5. Discussion of Kilbourne and Lewis (20-25 minutes): The goal of this discussion is to highlight how Kilbourne and Lewis are “reading” advertising and to explore why (in a cultural sense) they think it’s important to share their interpretations with others (i.e., their exigence). The essay discussion also serves to demonstrate the variety of meanings we might find in a given “genre” of popular texts and offer a starting point for students to consider how any popular text typically both reproduces AND challenges cultural beliefs.
A. Kilbourne Discussion:
- Begin by having students define Kilbourne’s position:
· What does she argue about the way women are represented in advertising? What cultural belief is she addressing in particular?
· What does she say the messages are about this belief?
· What’s her theory about the overall influence of these ads on culture (in relation to reproduction and challenge of beliefs)?
· Why did she publish this?
· Why did she think readers needed this information?

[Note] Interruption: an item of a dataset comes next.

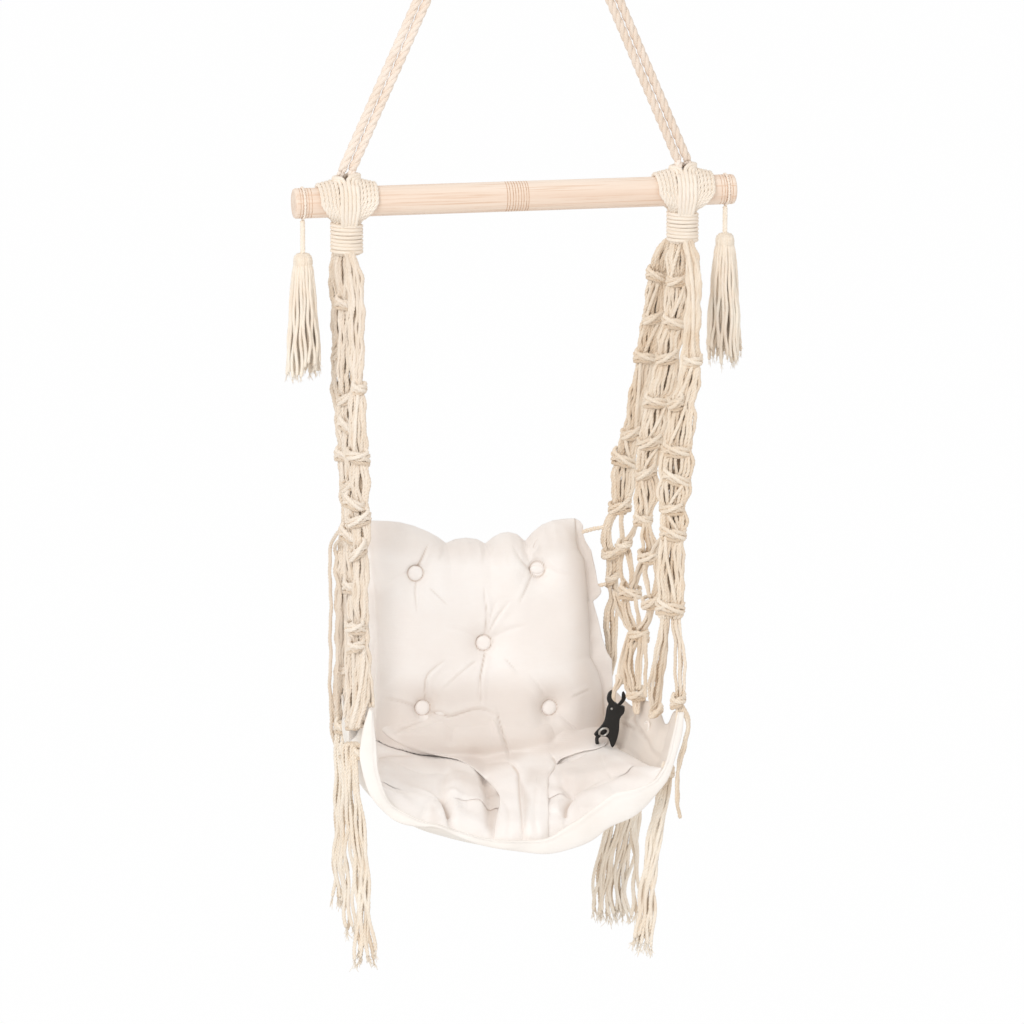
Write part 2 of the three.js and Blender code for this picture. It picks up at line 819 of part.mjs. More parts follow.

- Have students respond to Kilbourne’s argument using their homeworks:
· Did you find what she argues to be accurate or valid? (Get 2-3 students to show ads they brought that agree with the messages about gender roles that Kilbourne is picking up on in the ads.)
· Did you find ads that contrast or disprove the messages about women she suggests are present in ads? (Get students to show contrasting ads they brought.)
· If you were going to write an analysis of these ads in your Essay 3, what would you have to do differently (with those ads that contrast to Kilbourne’s argument)?
- Contrast Kilbourne to the students’ assignment here. Kilbourne focuses only on a reproduction argument; their assignment asks them to analyze both reproduction and challenge in the same message.
B. Lewis Discussion: Follow the same discussion sequence as Kilbourne, highlighting how Lewis begins to find contradictions in cultural messages that are potentially both reproductive and challenging of cultural beliefs.
· Read “The Case for Daytime Talk TV” (1-5). Also read Bennett’s “Announcing a Public Campaign” (23-5), Gaines’ “How Jenny Jones Saved My Life” (29-33), and Willis’ “Bring in the Noise” (34-7) in RC.